Objective: Everything from the first line of the entries below through the line holding "at the photograph's" must be printed exactly as written.
=====
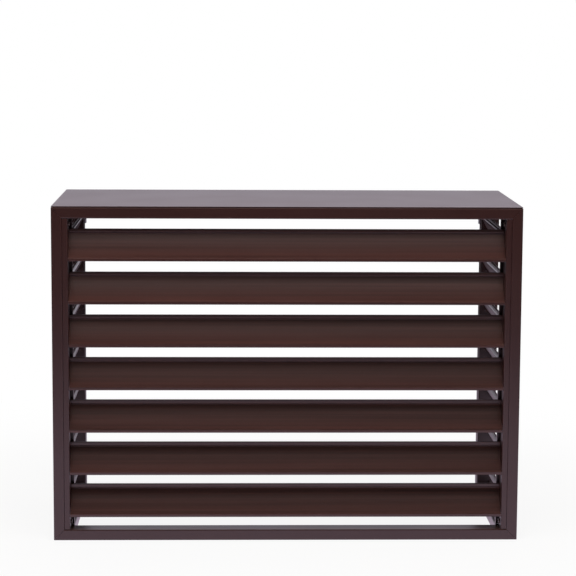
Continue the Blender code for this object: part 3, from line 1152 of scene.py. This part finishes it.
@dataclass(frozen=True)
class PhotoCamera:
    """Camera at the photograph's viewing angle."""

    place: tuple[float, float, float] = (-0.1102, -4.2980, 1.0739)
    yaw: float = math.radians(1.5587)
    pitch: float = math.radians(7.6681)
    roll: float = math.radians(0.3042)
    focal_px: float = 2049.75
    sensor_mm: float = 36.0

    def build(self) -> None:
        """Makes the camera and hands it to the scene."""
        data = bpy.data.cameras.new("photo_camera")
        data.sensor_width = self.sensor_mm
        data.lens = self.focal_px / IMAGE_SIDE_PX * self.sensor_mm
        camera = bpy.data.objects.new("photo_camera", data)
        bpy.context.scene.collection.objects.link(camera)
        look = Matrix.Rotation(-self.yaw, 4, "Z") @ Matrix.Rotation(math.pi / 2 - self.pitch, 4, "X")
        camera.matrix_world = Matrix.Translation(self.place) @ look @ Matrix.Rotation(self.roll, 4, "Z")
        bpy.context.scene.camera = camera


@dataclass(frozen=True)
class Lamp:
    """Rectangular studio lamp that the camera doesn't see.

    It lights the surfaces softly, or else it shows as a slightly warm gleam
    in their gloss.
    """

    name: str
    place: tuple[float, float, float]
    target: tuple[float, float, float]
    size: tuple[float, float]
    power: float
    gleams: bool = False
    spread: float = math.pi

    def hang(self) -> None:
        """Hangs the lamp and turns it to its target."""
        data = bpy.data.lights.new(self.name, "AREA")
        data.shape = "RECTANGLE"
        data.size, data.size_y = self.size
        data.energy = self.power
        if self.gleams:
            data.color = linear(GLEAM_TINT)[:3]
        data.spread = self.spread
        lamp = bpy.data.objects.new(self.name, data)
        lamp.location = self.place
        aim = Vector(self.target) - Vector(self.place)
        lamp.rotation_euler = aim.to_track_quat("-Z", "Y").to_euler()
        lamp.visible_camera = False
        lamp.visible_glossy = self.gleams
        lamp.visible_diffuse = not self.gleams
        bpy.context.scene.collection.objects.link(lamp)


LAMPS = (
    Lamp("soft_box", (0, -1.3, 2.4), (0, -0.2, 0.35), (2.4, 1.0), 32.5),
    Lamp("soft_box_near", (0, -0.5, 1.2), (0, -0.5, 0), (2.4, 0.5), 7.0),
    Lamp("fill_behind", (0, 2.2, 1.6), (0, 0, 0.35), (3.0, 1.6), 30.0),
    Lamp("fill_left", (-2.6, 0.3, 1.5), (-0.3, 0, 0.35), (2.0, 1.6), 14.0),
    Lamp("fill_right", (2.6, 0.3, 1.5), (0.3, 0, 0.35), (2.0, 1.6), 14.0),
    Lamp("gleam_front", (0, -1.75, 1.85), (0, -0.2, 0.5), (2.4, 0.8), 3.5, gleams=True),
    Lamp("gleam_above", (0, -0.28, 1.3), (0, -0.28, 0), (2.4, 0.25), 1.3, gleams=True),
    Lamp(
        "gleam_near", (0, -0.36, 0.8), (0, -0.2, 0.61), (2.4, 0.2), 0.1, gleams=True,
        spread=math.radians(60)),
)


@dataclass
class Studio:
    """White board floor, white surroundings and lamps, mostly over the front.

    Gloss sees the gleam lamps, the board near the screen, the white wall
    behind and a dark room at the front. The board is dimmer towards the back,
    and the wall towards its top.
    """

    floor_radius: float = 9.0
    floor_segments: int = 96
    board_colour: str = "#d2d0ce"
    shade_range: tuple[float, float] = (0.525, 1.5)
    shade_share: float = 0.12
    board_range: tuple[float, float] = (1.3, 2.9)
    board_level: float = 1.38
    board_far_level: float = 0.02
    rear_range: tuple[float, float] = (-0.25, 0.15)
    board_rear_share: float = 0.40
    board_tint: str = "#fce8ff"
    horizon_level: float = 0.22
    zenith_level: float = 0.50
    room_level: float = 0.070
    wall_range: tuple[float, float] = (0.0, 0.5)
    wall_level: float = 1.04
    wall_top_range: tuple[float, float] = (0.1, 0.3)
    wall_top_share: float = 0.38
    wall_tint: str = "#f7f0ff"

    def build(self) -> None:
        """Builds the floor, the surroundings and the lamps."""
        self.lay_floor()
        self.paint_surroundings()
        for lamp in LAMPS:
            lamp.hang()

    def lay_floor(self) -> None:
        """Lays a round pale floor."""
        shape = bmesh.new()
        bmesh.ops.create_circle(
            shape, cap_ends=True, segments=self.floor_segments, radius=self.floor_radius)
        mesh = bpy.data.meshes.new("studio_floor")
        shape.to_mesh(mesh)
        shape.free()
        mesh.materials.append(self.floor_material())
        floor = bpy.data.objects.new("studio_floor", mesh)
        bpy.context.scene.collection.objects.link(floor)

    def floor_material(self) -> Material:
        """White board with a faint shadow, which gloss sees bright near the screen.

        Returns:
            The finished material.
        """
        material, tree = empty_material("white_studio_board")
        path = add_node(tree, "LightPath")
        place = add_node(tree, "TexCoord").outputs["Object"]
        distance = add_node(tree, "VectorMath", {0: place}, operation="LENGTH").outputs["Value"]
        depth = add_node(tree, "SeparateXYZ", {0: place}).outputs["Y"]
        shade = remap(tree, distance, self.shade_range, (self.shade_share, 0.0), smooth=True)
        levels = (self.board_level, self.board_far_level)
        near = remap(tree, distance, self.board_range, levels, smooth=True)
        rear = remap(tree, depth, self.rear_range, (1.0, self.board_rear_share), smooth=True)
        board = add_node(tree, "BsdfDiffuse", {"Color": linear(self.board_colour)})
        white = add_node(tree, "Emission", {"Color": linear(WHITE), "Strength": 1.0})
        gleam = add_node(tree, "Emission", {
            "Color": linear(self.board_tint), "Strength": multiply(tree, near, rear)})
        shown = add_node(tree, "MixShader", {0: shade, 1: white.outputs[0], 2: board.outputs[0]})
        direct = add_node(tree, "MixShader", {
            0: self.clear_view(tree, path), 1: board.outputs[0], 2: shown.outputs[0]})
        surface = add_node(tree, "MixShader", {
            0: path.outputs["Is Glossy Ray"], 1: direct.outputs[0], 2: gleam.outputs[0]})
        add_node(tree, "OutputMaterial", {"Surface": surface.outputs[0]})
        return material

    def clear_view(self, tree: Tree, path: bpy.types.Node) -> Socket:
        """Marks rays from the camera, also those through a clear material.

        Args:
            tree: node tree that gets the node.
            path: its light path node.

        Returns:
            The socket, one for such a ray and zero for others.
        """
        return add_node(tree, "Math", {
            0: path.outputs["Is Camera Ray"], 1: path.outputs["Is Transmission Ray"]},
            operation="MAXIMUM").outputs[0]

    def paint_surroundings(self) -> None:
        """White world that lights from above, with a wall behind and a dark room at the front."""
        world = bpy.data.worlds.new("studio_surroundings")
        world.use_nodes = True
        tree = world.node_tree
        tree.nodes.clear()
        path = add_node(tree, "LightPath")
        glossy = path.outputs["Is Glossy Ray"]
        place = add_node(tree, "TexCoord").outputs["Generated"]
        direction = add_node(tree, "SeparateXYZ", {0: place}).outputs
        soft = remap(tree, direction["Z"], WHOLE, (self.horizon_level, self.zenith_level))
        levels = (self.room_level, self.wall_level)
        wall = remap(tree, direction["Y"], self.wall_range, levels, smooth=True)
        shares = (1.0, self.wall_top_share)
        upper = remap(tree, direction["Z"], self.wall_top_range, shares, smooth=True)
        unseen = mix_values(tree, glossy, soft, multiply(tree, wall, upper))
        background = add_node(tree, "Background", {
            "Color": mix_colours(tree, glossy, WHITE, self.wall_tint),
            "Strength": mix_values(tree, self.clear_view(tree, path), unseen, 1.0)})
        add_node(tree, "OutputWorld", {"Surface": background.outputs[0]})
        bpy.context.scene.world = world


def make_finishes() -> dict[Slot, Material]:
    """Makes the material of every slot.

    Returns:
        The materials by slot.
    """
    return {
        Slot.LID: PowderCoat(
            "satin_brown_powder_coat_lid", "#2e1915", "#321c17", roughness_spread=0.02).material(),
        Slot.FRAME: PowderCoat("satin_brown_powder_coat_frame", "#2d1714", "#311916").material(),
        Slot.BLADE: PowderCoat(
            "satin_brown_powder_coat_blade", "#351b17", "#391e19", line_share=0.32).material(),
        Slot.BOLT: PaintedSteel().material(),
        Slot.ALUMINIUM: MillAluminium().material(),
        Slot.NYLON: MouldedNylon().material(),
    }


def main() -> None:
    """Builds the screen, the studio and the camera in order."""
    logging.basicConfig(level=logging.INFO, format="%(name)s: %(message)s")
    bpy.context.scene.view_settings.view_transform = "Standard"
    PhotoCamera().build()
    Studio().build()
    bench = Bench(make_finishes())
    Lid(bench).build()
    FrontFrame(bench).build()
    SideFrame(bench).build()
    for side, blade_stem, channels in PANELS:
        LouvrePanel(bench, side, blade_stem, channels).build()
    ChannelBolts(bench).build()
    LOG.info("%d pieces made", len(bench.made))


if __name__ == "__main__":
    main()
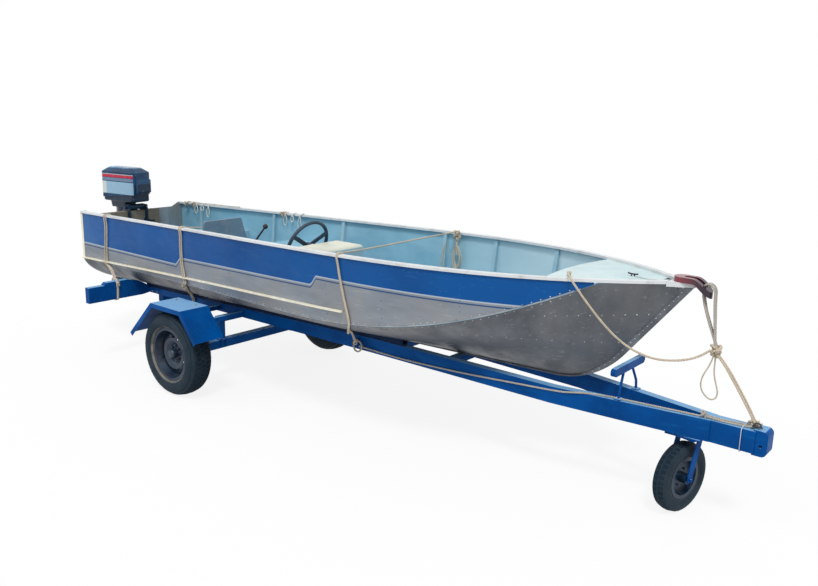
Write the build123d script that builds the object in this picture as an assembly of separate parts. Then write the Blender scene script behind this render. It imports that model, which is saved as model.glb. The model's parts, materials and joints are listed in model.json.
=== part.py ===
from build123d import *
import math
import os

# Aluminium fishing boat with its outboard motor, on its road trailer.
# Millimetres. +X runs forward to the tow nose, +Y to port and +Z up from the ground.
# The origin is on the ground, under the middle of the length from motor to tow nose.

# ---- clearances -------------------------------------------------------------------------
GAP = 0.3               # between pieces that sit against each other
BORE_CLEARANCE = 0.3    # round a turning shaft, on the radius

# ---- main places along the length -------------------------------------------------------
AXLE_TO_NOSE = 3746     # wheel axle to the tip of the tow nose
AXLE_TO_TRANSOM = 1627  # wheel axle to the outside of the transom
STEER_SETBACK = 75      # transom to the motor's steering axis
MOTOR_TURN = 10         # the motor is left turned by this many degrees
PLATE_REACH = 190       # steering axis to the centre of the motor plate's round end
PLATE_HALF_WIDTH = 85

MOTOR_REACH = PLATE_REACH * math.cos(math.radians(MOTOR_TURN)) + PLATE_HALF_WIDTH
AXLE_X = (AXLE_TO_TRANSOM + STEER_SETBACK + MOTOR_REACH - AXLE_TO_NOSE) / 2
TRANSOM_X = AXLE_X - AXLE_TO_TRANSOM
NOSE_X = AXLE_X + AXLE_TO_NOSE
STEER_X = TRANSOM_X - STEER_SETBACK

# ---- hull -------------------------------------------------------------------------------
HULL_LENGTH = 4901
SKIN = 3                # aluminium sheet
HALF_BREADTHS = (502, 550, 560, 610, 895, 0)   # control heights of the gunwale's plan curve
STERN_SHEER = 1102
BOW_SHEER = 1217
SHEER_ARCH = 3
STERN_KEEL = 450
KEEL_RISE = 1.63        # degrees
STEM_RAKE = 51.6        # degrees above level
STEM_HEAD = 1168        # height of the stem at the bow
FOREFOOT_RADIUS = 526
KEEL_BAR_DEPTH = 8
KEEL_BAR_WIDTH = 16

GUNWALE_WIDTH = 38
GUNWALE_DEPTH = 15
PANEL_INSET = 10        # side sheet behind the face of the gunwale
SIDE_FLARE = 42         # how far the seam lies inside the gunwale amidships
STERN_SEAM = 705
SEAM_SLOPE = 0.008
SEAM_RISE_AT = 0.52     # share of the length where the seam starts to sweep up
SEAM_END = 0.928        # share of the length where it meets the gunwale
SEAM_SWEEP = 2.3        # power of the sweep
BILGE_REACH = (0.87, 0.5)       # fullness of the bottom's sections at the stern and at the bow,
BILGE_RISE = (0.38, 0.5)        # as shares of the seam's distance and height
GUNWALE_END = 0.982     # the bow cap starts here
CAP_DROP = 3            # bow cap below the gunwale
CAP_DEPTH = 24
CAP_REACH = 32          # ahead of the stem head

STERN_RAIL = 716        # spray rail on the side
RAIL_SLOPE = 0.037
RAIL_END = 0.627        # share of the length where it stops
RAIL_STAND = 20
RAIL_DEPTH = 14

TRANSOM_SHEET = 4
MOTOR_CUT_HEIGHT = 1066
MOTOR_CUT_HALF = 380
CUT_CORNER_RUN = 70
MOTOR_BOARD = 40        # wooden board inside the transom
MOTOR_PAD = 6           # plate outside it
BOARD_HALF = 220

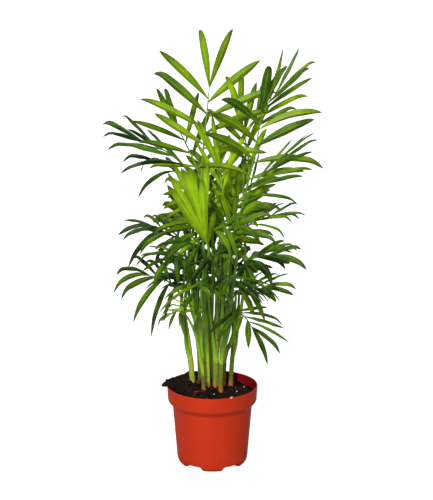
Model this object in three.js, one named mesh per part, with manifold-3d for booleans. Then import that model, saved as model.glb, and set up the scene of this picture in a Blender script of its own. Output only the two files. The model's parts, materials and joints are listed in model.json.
=====
Solution for this problem:
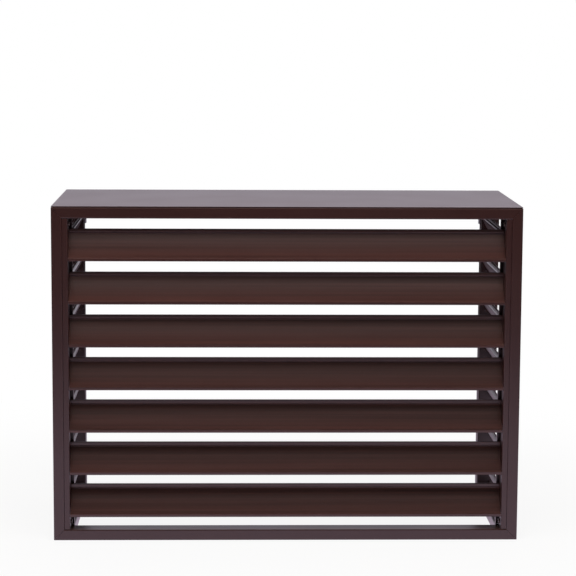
Continue the Blender code for this object: part 3, from line 1152 of scene.py. This part finishes it.
@dataclass(frozen=True)
class PhotoCamera:
    """Camera at the photograph's viewing angle."""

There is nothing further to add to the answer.